Imagine Powerset's semantic search starts taking off, and one after another blind study is done that shows people find Powerset has more relevant results. Would Google not react?

That's exactly what Coke did. They reacted to what they (probably rightfully) perceived as a huge threat. They saw that Pepsi was preferred by a wide margin. They saw Pepsi Cola eroding their market share. What they didn't know was that the two had nothing to do with each other.

Pepsi was gaining traction because it had merged with Frito-Lay, giving it a distribution network rivaling Coke's, which nobody had previously had, and because it was cheaper.

How was Coke to really know that people don't buy a drink based on taste? This wasn't the sort of thing that anyone really understood at the time. With the benefit of hindsight, it's easy to take Munger's view.


It might be a terrible analogy if you read the absurd part but missed the point. The point was that they announced plans to get rid of the old flavor. Get rid of it!

If Google announced that they would switch from the keyword/boolean model to something else, and there was no way to get the old Google back, their users would be annoyed.

How was Coke to really know that people don't buy a drink based on taste?

Munger has been doing these qualitative growth investments for about forty years. I am pretty sure he didn't think that Coke would be wiped out as soon as someone made a better-tasting drink.


I think new coke had more to do with switching to corn syrup than anything else. Corn syrup tastes worse so you can't do a strait up switch but by introduce new Coke and then bring back the old taste with a minor change and people don't notice.

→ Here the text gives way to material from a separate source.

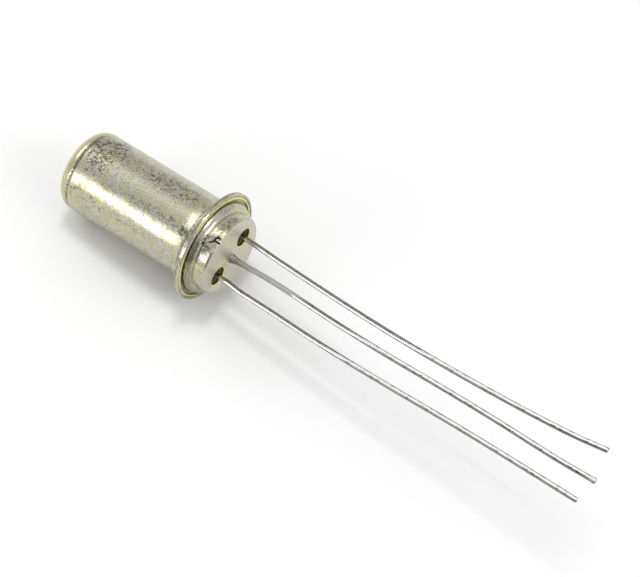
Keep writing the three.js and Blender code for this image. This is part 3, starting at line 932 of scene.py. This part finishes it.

Does Pepsi use corn syrup? Do the other soda companies?

It's a little weird for them to risk their brand on making their product worse by way of risking their brand on throwing the whole product out. And (I am not a flavor scientist, so this is perhaps uninformed) why not just sweeten with 10% corn syrup and 90% sugar, and gradually raise the syrup ratio?


They had actually switched to corn syrup before New Coke, but not all bottlers were using it yet. All bottlers did use it after. A lot of people (oddly, even in the markets that had already switched to HFCS) thought that Coke Classic was not genuinely the same as the old formula for that reason.